• _Task requirements_
Make an exact copy of the listing below.

• _Supplied records_
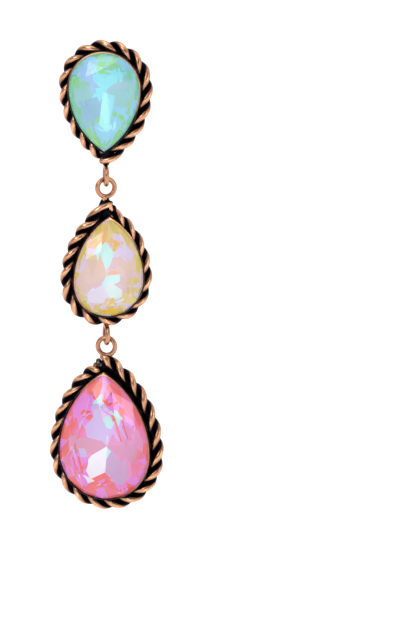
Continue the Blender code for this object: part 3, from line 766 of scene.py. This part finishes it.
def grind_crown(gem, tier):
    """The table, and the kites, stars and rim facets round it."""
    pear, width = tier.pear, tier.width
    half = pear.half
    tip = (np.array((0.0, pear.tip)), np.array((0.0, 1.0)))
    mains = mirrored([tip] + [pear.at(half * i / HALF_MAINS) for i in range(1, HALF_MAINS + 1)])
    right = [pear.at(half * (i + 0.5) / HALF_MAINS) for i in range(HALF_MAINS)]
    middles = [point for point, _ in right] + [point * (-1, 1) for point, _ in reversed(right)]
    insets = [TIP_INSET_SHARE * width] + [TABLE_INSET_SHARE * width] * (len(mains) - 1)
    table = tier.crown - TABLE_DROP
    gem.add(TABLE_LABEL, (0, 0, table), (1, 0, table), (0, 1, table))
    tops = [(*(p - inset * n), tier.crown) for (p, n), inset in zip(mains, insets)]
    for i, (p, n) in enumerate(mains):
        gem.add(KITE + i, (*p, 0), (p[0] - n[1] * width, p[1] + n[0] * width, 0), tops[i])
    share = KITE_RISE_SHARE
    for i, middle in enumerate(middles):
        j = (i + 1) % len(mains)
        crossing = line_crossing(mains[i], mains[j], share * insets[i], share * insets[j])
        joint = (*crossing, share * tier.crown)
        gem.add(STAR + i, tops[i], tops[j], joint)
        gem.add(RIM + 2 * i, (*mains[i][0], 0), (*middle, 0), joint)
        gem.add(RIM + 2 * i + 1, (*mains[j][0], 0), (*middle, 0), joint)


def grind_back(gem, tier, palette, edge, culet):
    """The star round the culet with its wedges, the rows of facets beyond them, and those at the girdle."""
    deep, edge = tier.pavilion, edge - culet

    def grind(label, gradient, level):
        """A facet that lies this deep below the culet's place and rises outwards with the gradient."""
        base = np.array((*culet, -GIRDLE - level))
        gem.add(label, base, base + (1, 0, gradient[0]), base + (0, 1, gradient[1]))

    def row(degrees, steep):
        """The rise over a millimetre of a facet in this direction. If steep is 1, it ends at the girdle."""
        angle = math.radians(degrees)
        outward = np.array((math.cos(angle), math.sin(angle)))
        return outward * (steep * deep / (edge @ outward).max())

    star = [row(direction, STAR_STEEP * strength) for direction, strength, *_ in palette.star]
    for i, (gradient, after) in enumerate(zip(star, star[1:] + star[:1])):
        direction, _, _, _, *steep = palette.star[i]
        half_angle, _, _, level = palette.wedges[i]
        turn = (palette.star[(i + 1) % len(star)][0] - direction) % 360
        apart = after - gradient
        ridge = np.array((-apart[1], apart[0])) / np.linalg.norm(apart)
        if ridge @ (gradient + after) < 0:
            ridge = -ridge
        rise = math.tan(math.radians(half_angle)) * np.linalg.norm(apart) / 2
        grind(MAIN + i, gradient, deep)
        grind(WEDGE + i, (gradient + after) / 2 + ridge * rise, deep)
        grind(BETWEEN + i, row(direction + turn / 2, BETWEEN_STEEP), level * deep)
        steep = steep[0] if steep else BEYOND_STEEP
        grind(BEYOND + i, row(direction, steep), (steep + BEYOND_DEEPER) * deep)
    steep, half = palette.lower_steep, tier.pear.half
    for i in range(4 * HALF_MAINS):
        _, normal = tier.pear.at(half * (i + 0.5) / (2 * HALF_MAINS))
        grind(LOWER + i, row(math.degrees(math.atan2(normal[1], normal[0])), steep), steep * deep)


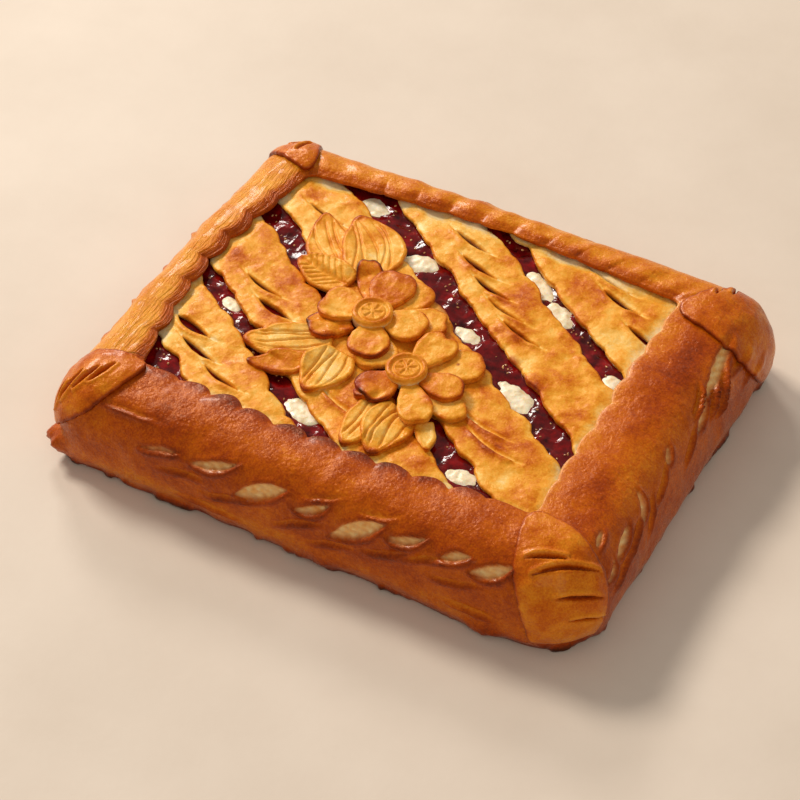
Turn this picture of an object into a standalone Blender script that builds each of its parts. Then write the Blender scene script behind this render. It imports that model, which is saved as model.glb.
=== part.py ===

• _Answer in full_
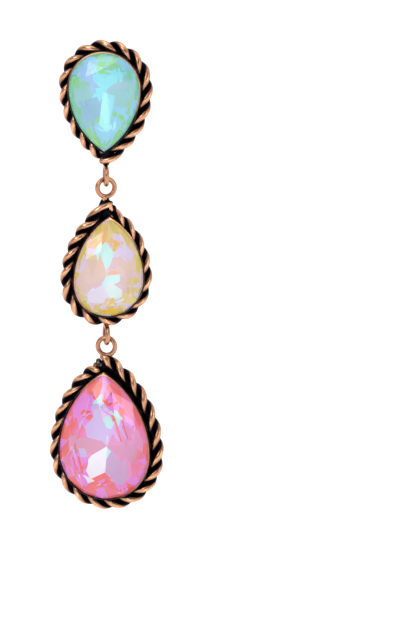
Continue the Blender code for this object: part 3, from line 766 of scene.py. This part finishes it.
def grind_crown(gem, tier):
    """The table, and the kites, stars and rim facets round it."""
    pear, width = tier.pear, tier.width
    half = pear.half
    tip = (np.array((0.0, pear.tip)), np.array((0.0, 1.0)))
    mains = mirrored([tip] + [pear.at(half * i / HALF_MAINS) for i in range(1, HALF_MAINS + 1)])
    right = [pear.at(half * (i + 0.5) / HALF_MAINS) for i in range(HALF_MAINS)]
    middles = [point for point, _ in right] + [point * (-1, 1) for point, _ in reversed(right)]
    insets = [TIP_INSET_SHARE * width] + [TABLE_INSET_SHARE * width] * (len(mains) - 1)
    table = tier.crown - TABLE_DROP
    gem.add(TABLE_LABEL, (0, 0, table), (1, 0, table), (0, 1, table))
    tops = [(*(p - inset * n), tier.crown) for (p, n), inset in zip(mains, insets)]
    for i, (p, n) in enumerate(mains):
        gem.add(KITE + i, (*p, 0), (p[0] - n[1] * width, p[1] + n[0] * width, 0), tops[i])
    share = KITE_RISE_SHARE
    for i, middle in enumerate(middles):
        j = (i + 1) % len(mains)
        crossing = line_crossing(mains[i], mains[j], share * insets[i], share * insets[j])
        joint = (*crossing, share * tier.crown)
        gem.add(STAR + i, tops[i], tops[j], joint)
        gem.add(RIM + 2 * i, (*mains[i][0], 0), (*middle, 0), joint)
        gem.add(RIM + 2 * i + 1, (*mains[j][0], 0), (*middle, 0), joint)


def grind_back(gem, tier, palette, edge, culet):
    """The star round the culet with its wedges, the rows of facets beyond them, and those at the girdle."""
    deep, edge = tier.pavilion, edge - culet

    def grind(label, gradient, level):
        """A facet that lies this deep below the culet's place and rises outwards with the gradient."""
        base = np.array((*culet, -GIRDLE - level))
        gem.add(label, base, base + (1, 0, gradient[0]), base + (0, 1, gradient[1]))

    def row(degrees, steep):
        """The rise over a millimetre of a facet in this direction. If steep is 1, it ends at the girdle."""
        angle = math.radians(degrees)
        outward = np.array((math.cos(angle), math.sin(angle)))
        return outward * (steep * deep / (edge @ outward).max())

    star = [row(direction, STAR_STEEP * strength) for direction, strength, *_ in palette.star]
    for i, (gradient, after) in enumerate(zip(star, star[1:] + star[:1])):
        direction, _, _, _, *steep = palette.star[i]
        half_angle, _, _, level = palette.wedges[i]
        turn = (palette.star[(i + 1) % len(star)][0] - direction) % 360
        apart = after - gradient
        ridge = np.array((-apart[1], apart[0])) / np.linalg.norm(apart)
        if ridge @ (gradient + after) < 0:
            ridge = -ridge
        rise = math.tan(math.radians(half_angle)) * np.linalg.norm(apart) / 2
        grind(MAIN + i, gradient, deep)
        grind(WEDGE + i, (gradient + after) / 2 + ridge * rise, deep)
        grind(BETWEEN + i, row(direction + turn / 2, BETWEEN_STEEP), level * deep)
        steep = steep[0] if steep else BEYOND_STEEP
        grind(BEYOND + i, row(direction, steep), (steep + BEYOND_DEEPER) * deep)
    steep, half = palette.lower_steep, tier.pear.half
    for i in range(4 * HALF_MAINS):
        _, normal = tier.pear.at(half * (i + 0.5) / (2 * HALF_MAINS))
        grind(LOWER + i, row(math.degrees(math.atan2(normal[1], normal[0])), steep), steep * deep)


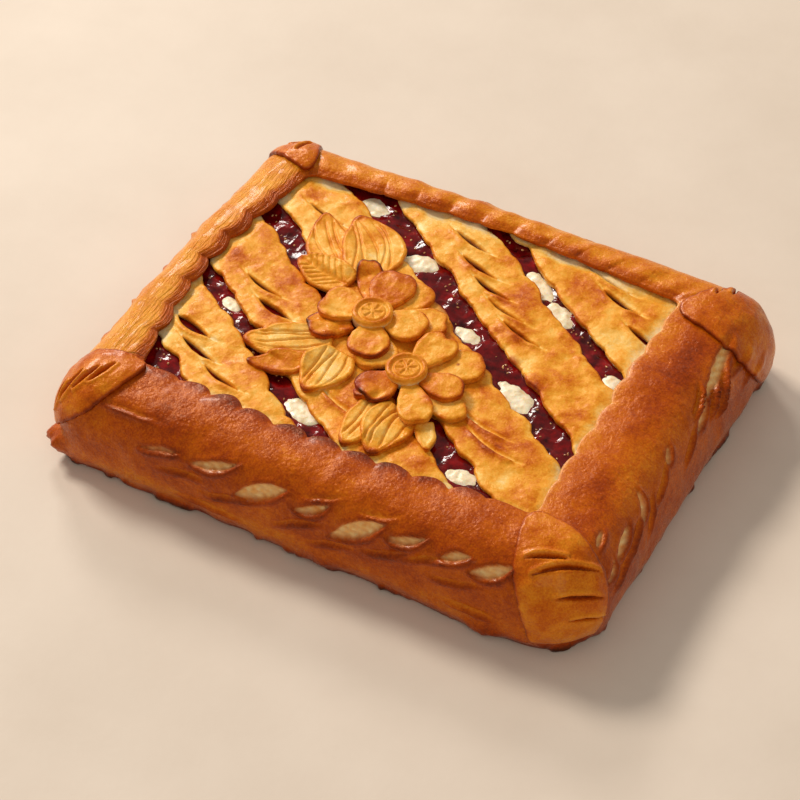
Turn this picture of an object into a standalone Blender script that builds each of its parts. Then write the Blender scene script behind this render. It imports that model, which is saved as model.glb.
=== part.py ===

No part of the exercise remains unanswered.